Including BL670 with incorrectly connected drives, so despite everything saying (and indicating) what the failed drive was in bay 2 it was actually in bay 1.

> then ridiculing btrfs

I ridicule btrfs for it's RAID mode not being a RAID mode by default.

RAID is about availability of data.

If you so hell bent on the data safety then btfrs should kernel panic as soon as one drive degrades. THAT would make sure someone would come and investigate what happened and no data loss.

Right?

wtallis · on Dec 13, 2022

> If you so hell bent on the data safety then btfrs should kernel panic as soon as one drive degrades. THAT would make sure someone would come and investigate what happened and no data loss.

> Right?

Panicking an already-running kernel would only serve to prevent userspace from handling the failure through mechanisms that are inherently beyond the scope and capabilities of the kernel alone (ie. stuff like alerting a sysadmin, activating a hot spare, or initiating a rebalance to restore redundancy among the remaining drives).

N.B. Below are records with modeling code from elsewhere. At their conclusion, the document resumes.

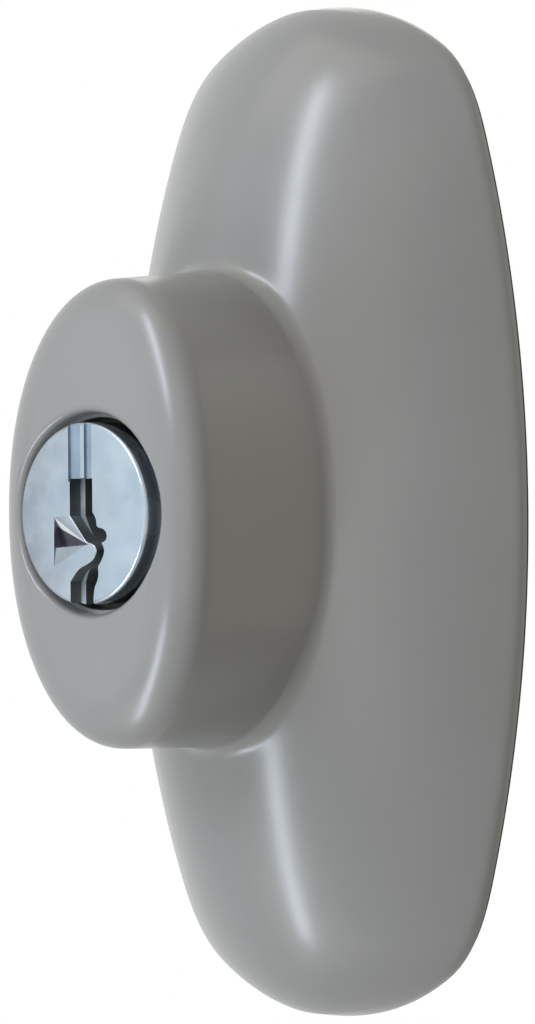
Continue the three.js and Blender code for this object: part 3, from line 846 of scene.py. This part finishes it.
def cast_escutcheon():
    """The casting, painted from the recess's land to the middle of its rear face."""
    bare_bore = 3
    columns, painted = zip(*(escutcheon_column(k) for k in range(AROUND)))
    rings = across(columns)
    bands = [0 if bare_bore <= band < painted[0] else 1 for band in range(len(rings))]
    piece = shaped("cast_escutcheon", skin(rings, closed=True, finishes=bands), [STONE, CASTING])
    columns = []
    for side in (-1, 1):
        pillar, post = side * CLAMP_SCREW_REACH, side * POST_REACH
        columns.append(casting_column(2.4, pillar, CYLINDER_REAR, hole=1.45, hole_depth=5.3, pitch=0.5))
        columns.append(casting_column(3.5, post, 5.0, hole=2.1, hole_depth=10.0, pitch=0.7))
    worked(piece, columns, "UNION")
    placed(piece, "escutcheon", crease=38.0)


# Gasket


def rubber_gasket():
    outer, middle, inner, thick = 0.4, 1.35, 2.3, 0.6
    corner = [(0.12, 0.0), (0.04, 0.04), (0.0, 0.12)]
    section = [(outer + side, up - thick) for side, up in corner] + [(outer, -thick / 2)]
    section += [(outer + side, -up) for side, up in reversed(corner)] + [(middle, 0.0)]
    section += [(inner - side, -up) for side, up in corner]
    section += [(inner - side, up - thick) for side, up in reversed(corner)] + [(middle, -thick)]
    rings = []
    for inset, y in section:
        outline = [outline_point(k / AROUND, inset) for k in range(AROUND)]
        rings.append([(x, y, z) for x, z in outline])
    piece = shaped("rubber_gasket", skin(rings, closed=True), [RUBBER])
    placed(piece, "gasket", crease=40.0)


# Key plug, its keyway and the pick-up notch; its materials are numbered in this order

FACE, SLOT_WALL, MILLED, HIGHLIT_BAND, SHADED_FACET, MOUTH_STEP = range(6)

# How far in front of the plug's face its cutters start
CUTTER_AHEAD = 0.3


def softened(points):
    """Cuts the corners of an open line twice over, until it runs in curves."""
    for _ in range(2):
        cut = [points[0]]
        for (ax, az), (bx, bz) in zip(points, points[1:]):
            cut.append((0.75 * ax + 0.25 * bx, 0.75 * az + 0.25 * bz))
            cut.append((0.25 * ax + 0.75 * bx, 0.25 * az + 0.75 * bz))
        points = cut + [points[-1]]
    return points


def keyway_outline(left):
    """The keyway's section: a straight slot, a round-nosed ward and the bend that passes it."""
    nose = [(left, -0.12), (-0.13, -1.46), (0.36, -2.02), (0.91, -2.11), (1.3, -2.34), (1.43, -2.66)]
    nose += [(1.24, -3.06), (0.85, -3.38), (0.29, -3.64), (-0.49, -3.9), (left, -4.85)]
    bend = [(1.04, -7.6), (1.04, -5.4), (1.5, -4.68), (1.59, -4.19), (1.5, -3.74), (1.89, -3.32)]
    bend += [(2.21, -2.73), (2.11, -2.31), (1.86, -2.02), (2.37, -1.88), (2.5, -1.5), (2.21, -1.1)]
    bend += [(1.4, -1.0), (1.4, -0.39), (1.0, 0.1)]
    points = [(left, 2.5), (left, 0.5)] + softened(nose) + [(left, -7.6)]
    return points + softened(bend) + [(1.0, 2.5)]


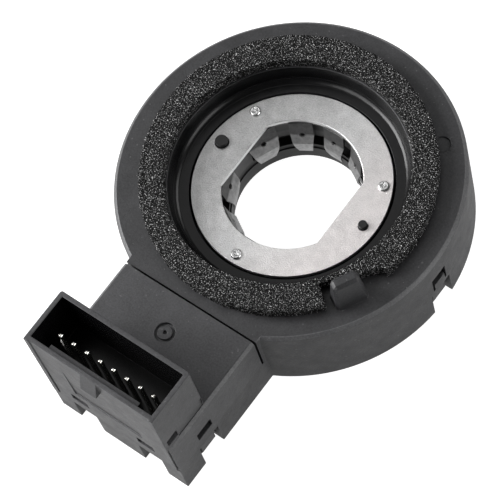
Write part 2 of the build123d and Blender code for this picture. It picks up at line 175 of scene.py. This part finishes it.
# %% [markdown]
# The case is ABS, moulded in a spark-eroded tool. The tool leaves a fine, even grain that makes
# the black look grey. A part that has been in a box of others also has faint rubbed patches and
# a few specks of dust. A photograph of plastic could be wrapped round the case, but noise in
# millimetres has no seam, and it keeps its size on every piece. The real grain is finer than a
# tenth of a millimetre. It is drawn about a quarter of a millimetre wide, so that it shows.
# The ring and the block are separate mouldings, and the block's is a little paler. The edges
# that stand out most get a paler copy of this finish, a painted highlight for the light their
# bevels catch, which draws a thin grey line round the part.

# %% Textured black ABS
def textured_abs(name, dark, light, grains_per_mm=3.6, rubs_per_mm=0.35, dust_per_mm=2.2):
    material, tree, shader, grid = new_finish(name)
    grain = add(tree, "ShaderNodeTexNoise", {
        "Vector": grid, "Scale": grains_per_mm, "Detail": 2.0, "Roughness": 0.6})
    patches = add(tree, "ShaderNodeTexNoise", {"Vector": grid, "Scale": 0.12, "Detail": 2.0})
    rubbed = add(tree, "ShaderNodeTexNoise", {
        "Vector": grid, "Scale": rubs_per_mm, "Detail": 6.0, "Roughness": 0.75})
    dust = add(tree, "ShaderNodeTexNoise", {"Vector": grid, "Scale": dust_per_mm, "Detail": 0.0})
    wear = add(tree, "ShaderNodeMix", {
        0: 0.5, 2: patches.outputs["Fac"], 3: rubbed.outputs["Fac"]})
    both = add(tree, "ShaderNodeMix", {0: 0.45, 2: wear.outputs[0], 3: grain.outputs["Fac"]})
    tone = add(
        tree, "ShaderNodeValToRGB", {"Fac": both.outputs[0]}, ((0.36, dark), (0.64, light)))
    specks = add(
        tree, "ShaderNodeValToRGB", {"Fac": dust.outputs["Fac"]},
        ((0.8, "#000000"), (0.84, "#3c3c3c")))
    dusty = add(
        tree, "ShaderNodeMix", {0: 1.0, 6: tone.outputs[0], 7: specks.outputs[0]},
        data_type="RGBA", blend_type="ADD")
    rough = add(tree, "ShaderNodeMapRange", {
        "Value": rubbed.outputs["Fac"], 1: 0.35, 2: 0.65, 3: 0.44, 4: 0.58})
    bump = add(tree, "ShaderNodeBump", {
        "Height": grain.outputs["Fac"], "Strength": 0.6, "Distance": 0.05 * mm})
    tree.links.new(dusty.outputs[2], shader.inputs["Base Color"])
    tree.links.new(rough.outputs[0], shader.inputs["Roughness"])
    tree.links.new(bump.outputs[0], shader.inputs["Normal"])
    shader.inputs["IOR"].default_value = 1.52
    print(name, "from", dark, "to", light)
    return material


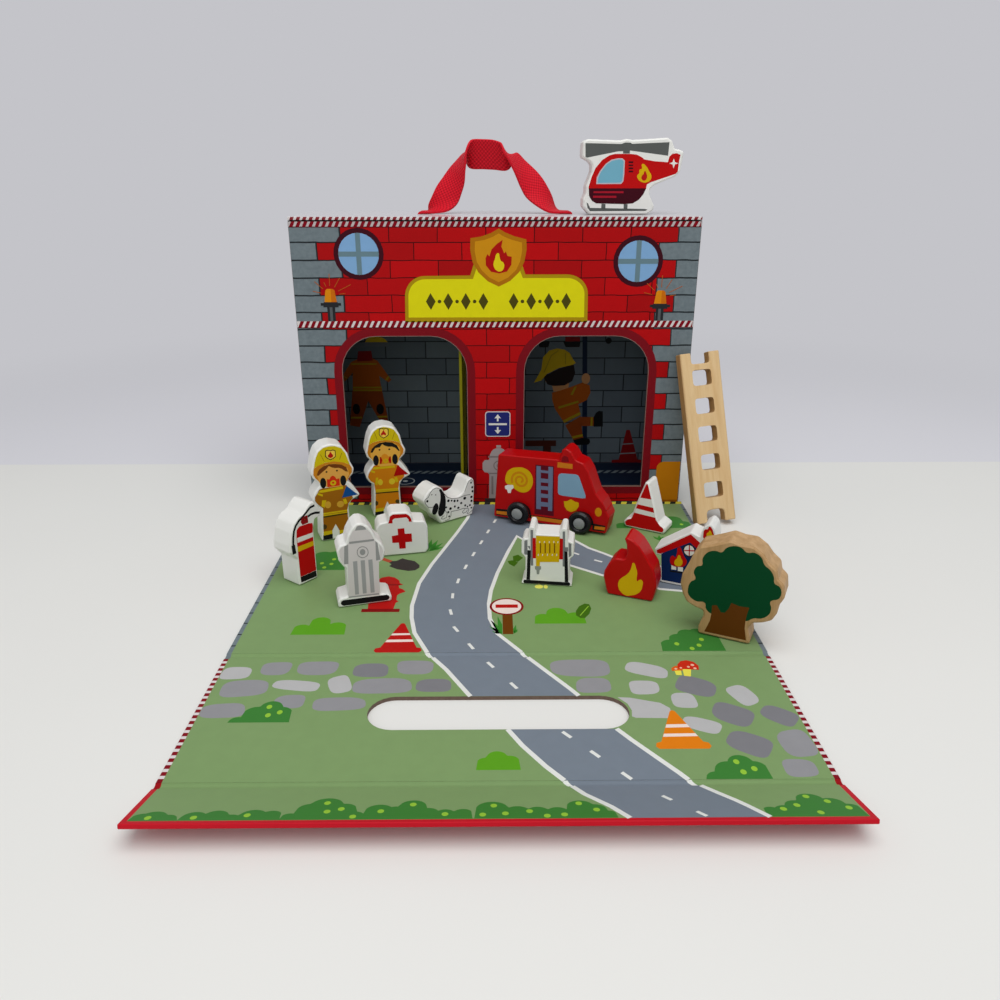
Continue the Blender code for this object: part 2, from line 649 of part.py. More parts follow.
def ladder():
    """Leans on the right-hand edge of the front wall, its two feet on the table."""
    rail = piece("ladder", slab_mesh(rounded_outline(ladder_shares, ladder_width, ladder_length),
                                     ladder_thickness), (0.66, 0.47, 0.27), 0.5)
    soften(smooth(rail, 40), ladder_edge)
    across = ladder_hole_radius / ladder_hole_width
    corner_shares = ((-0.5, 0, across), (0.5, 0, across), (0.5, 1, across), (-0.5, 1, across))
    stance = ladder_stance()
    place(rail, *stance)
    count = int((ladder_length - ladder_first_hole) / ladder_hole_pitch)
    for n in range(count):
        hole = slab_mesh(rounded_outline(corner_shares, ladder_hole_width, ladder_hole_height, 2),
                         ladder_thickness + cut_overrun)
        bmesh.ops.translate(hole, verts=hole.verts, vec=(0, 0, ladder_first_hole + n * ladder_hole_pitch))
        place(cut(rail, hole, f"rung_gap_{n + 1}"), *stance)


def ladder_stance():
    """One foot is on the table, beside the mat, and the back of the top meets the wall's edge."""
    turned = Euler((-ladder_lean, -ladder_roll, ladder_yaw)).to_matrix()
    side = ladder_width / 2
    half = ladder_thickness / 2
    low = turned @ Vector((-side, half, 0))
    top_left = turned @ Vector((-side, half, ladder_length))
    top_right = turned @ Vector((side, half, ladder_length))
    foot_x = half_cover + seam - low.x
    share = (half_width - foot_x - top_left.x) / (top_right.x - top_left.x)
    touch_y = top_left.y + (top_right.y - top_left.y) * share
    foot = Vector((foot_x, -half_depth - seam - touch_y, -low.z))
    return foot, ladder_yaw, ladder_lean, ladder_roll


def wheel_mesh():
    """A wheel with rounded shoulders, a shallow dish and a bore for the axle."""
    half = wheel_width / 2
    bore = axle_radius + axle_fit / 2
    dish = wheel_radius * wheel_dish_share
    floor = half - wheel_recess
    flank = wheel_radius - wheel_shoulder
    profile = (
        (bore, -floor), (dish - wheel_recess, -floor), (dish, -half), (flank, -half),
        (wheel_radius, -half + wheel_shoulder), (wheel_radius, half - wheel_shoulder),
        (flank, half), (dish, half), (dish - wheel_recess, floor), (bore, floor),
    )
    return turned_mesh(profile, disc_sides)


def axle_mesh(head_face):
    """A pin with a domed grey hub at each end."""
    top = head_face + hub_height
    rim = head_face + hub_height * hub_rim_share
    crown = top - hub_height * hub_crown_drop_share
    crown_radius = hub_radius * hub_crown_share
    profile = (
        (0, -top), (crown_radius, -crown), (hub_radius, -rim), (hub_radius, -head_face),
        (axle_radius, -head_face), (axle_radius, head_face), (hub_radius, head_face),
        (hub_radius, rim), (crown_radius, crown), (0, top),
    )
    return turned_mesh(profile, hole_sides)


def fire_engine():
    where, turn = on_mat(engine_place_shares)
    shift = Vector((-engine_length / 2, engine_ground_clearance))
    points = [p + shift for p in rounded_outline(engine_shares, engine_length, engine_height)]
    body = piece("engine_body", slab_mesh(points, wood_thickness), (0.50, 0.01, 0.01), 0.4)
    soften(smooth(body, 40), wood_edge)
    place(body, where, turn)
    wheel_side = wood_thickness / 2 + wheel_gap + wheel_width / 2
    head_face = wheel_side + wheel_width / 2 - wheel_recess + seam
    for name, side in (("rear", -1), ("front", 1)):
        centre = (side * engine_wheelbase / 2, 0, wheel_radius)
        hole = turned_mesh(((0, -wood_thickness), (axle_radius + axle_fit, -wood_thickness),
                            (axle_radius + axle_fit, wood_thickness), (0, wood_thickness)), hole_sides)
        bmesh.ops.translate(hole, verts=hole.verts, vec=centre)
        place(cut(body, hole, f"{name}_axle_cut"), where, turn)
        spot = Matrix.Translation(where) @ Matrix.Rotation(turn, 4, "Z") @ Vector(centre)
        print(name, "wheel centre", [round(v, 5) for v in spot])
        axle = piece(f"engine_{name}_axle", axle_mesh(head_face), (0.40, 0.41, 0.43), 0.35)
        place(smooth(axle, 35), spot, turn)
        for hand, label in ((-1, "near"), (1, "far")):
            wheel = piece(f"engine_{name}_wheel_{label}", wheel_mesh(), (0.02, 0.02, 0.02), 0.3)
            offset = Matrix.Rotation(turn, 4, "Z") @ Vector((0, hand * wheel_side, 0))
            place(smooth(wheel, 35), spot + offset, turn)


def main():
    clear_scene()
    roof_axis = axis_empty("roof_axis", (0, half_depth, roof_under))
    base_axis = axis_empty("base_fold_axis", (0, base_fold_y, 0))
    top_axis = axis_empty("top_fold_axis", (0, top_fold_y, 0))
    flap_axis = axis_empty("flap_fold_axis", (0, flap_fold_y, 0))
    back = case_boards()
    magnets(back, "back_magnet", half_depth - board / 2, long_reach - flap_middle, True)
    facade()
    roof(roof_axis)
    strap(roof_axis)
    play_mat(base_axis)
    cover_top(top_axis)
    closing_flap(flap_axis)
    wooden_pieces()
    helicopter(roof_axis)
    ladder()
    fire_engine()
    print("folds at y", round(base_fold_y, 5), round(top_fold_y, 5), round(flap_fold_y, 5))


main()
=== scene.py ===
# %% [markdown]
# # A toy fire station that folds out of its own carry case
# The real thing is a box of printed, paper-covered board. Its cover lies open as a play mat,
# and painted wooden blocks stand on it. The measured solids are already made, so this lesson
# dresses them: it loads them as a fixed frame, paints them, lays the printed pictures on them
# and makes the few soft pieces, the webbing handle and the paper folds, afresh.

# %% Load the measured model
import bpy
import math
from mathutils import Matrix, Vector


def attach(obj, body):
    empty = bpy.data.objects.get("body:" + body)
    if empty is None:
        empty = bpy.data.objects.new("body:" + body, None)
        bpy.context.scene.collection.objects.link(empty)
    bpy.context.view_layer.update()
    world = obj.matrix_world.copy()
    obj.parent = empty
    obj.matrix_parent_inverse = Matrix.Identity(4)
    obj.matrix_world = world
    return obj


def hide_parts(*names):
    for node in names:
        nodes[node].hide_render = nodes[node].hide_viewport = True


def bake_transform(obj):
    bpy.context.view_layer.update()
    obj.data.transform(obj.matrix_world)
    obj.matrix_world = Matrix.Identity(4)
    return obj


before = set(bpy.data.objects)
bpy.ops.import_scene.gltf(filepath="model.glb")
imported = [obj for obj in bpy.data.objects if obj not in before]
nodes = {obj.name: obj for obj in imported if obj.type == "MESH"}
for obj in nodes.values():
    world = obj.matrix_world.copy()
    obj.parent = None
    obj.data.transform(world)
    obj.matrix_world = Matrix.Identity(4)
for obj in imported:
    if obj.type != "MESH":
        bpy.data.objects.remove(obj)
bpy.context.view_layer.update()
bpy.ops.object.select_all(action="DESELECT")

# %% [markdown]
# ## The camera
# The photograph is taken from a little above the roof, looking down at the mat. The lens and
# the place were found by matching the corners of the case and the mat.

# %% The camera
bpy.ops.object.camera_add(location=(-0.0021, -0.5961, 0.2247),
                          rotation=(math.radians(68.17), 0, math.radians(-0.527)))
camera = bpy.context.object
camera.name = "camera"
camera.data.lens = 29.51
camera.data.sensor_width = 36
camera.data.clip_start = 0.01
bpy.context.scene.camera = camera
bpy.context.scene.view_settings.view_transform = "Standard"
print("camera lens:", camera.data.lens)

# %% [markdown]
# ## Colours and nodes
# Colours are written as they look on a screen, and one function turns them into the linear
# numbers that the renderer counts with. One more function adds a node, sets it and links it.

# %% Two small helpers for materials
def colour(code):
    channels = [int(code[n:n + 2], 16) / 255 for n in (1, 3, 5)]
    return (*[c / 12.92 if c <= 0.04045 else ((c + 0.055) / 1.055) ** 2.4 for c in channels], 1.0)


def add_node(tree, kind, links=None, **settings):
    node = tree.nodes.new("ShaderNode" + kind)
    for name, value in settings.items():
        setattr(node, name, value)
    for socket, source in (links or {}).items():
        if isinstance(source, bpy.types.NodeSocket):
            tree.links.new(source, node.inputs[socket])
        else:
            node.inputs[socket].default_value = source
    return node


def new_material(name):
    """An empty Principled material: its tree, its shader and its object coordinates."""
    material = bpy.data.materials.new(name)
    material.use_nodes = True
    tree = material.node_tree
    shader = tree.nodes["Principled BSDF"]
    place = add_node(tree, "TexCoord").outputs["Object"]
    return material, tree, shader, place


print("sample colour:", [round(c, 3) for c in colour("#C01015")])

# %% [markdown]
# ## Floor and light
# A matt white table top that meets a pale wall behind the case. The wall is only a darker
# tone of the floor, so that it never stands in the way of another view, and far out the floor
# fades for the camera into the room's tone, so no horizon shows. The light is one big soft
# lamp overhead with a fill from the front, as in a room with a pale ceiling.

# %% Floor, lamps and world
room_tone = "#C4C4C9"


def table_top():
    material, tree, shader, place = new_material("matt_pale_table_top")
    spot = add_node(tree, "SeparateXYZ", {0: place})
    depth = add_node(tree, "MapRange", {"Value": spot.outputs["Y"], "From Min": 0.046, "From Max": 0.048})
    cloud = add_node(tree, "TexNoise", {"Vector": place, "Scale": 3.0, "Detail": 3.0})
    front = add_node(tree, "Mix", {0: cloud.outputs["Fac"], 6: colour("#E6E6E2"),
                                   7: colour("#DFDFDB")}, data_type="RGBA")
    tone = add_node(tree, "Mix", {0: depth.outputs["Result"], 6: front.outputs[2],
                                  7: colour("#DADADF")}, data_type="RGBA")
    tree.links.new(tone.outputs[2], shader.inputs["Base Color"])
    shader.inputs["Roughness"].default_value = 0.6
    shader.inputs["Specular IOR Level"].default_value = 0.25
    centred = add_node(tree, "VectorMath", {0: place, 1: (0, 0.2, 0)})
    away = add_node(tree, "VectorMath", {0: centred.outputs[0]}, operation="LENGTH").outputs["Value"]
    fade = add_node(tree, "MapRange", {"Value": away, "From Min": 0.48, "From Max": 0.95},
                    interpolation_type="SMOOTHSTEP")
    seen = add_node(tree, "LightPath")
    looked_at = add_node(tree, "Math", {0: seen.outputs["Is Camera Ray"], 1: seen.outputs["Is Glossy Ray"]},
                         operation="MAXIMUM")
    share = add_node(tree, "Math", {0: fade.outputs["Result"], 1: looked_at.outputs[0]}, operation="MULTIPLY")
    room = add_node(tree, "Emission", {"Color": colour(room_tone), "Strength": 1.0})
    both = add_node(tree, "MixShader", {0: share.outputs[0], 1: shader.outputs[0], 2: room.outputs[0]})
    tree.links.new(both.outputs[0], tree.nodes["Material Output"].inputs["Surface"])
    return material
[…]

Perhaps the kernel should default to freezing a non-root filesystem when it becomes degraded, absent an explicit configuration permitting otherwise. But for the root filesystem, that would be counterproductive and prevent the failure from being handled gracefully.

Obviously, the tradeoffs are different for a system that is still trying to boot as opposed to one that is fully up and running.

awiesenhofer · on Dec 13, 2022

As someone who too had all of these happen at one point or another over the years: These are all process issues, not technical issues. No matter your RAID config or FS features,you're gonna have a bad time.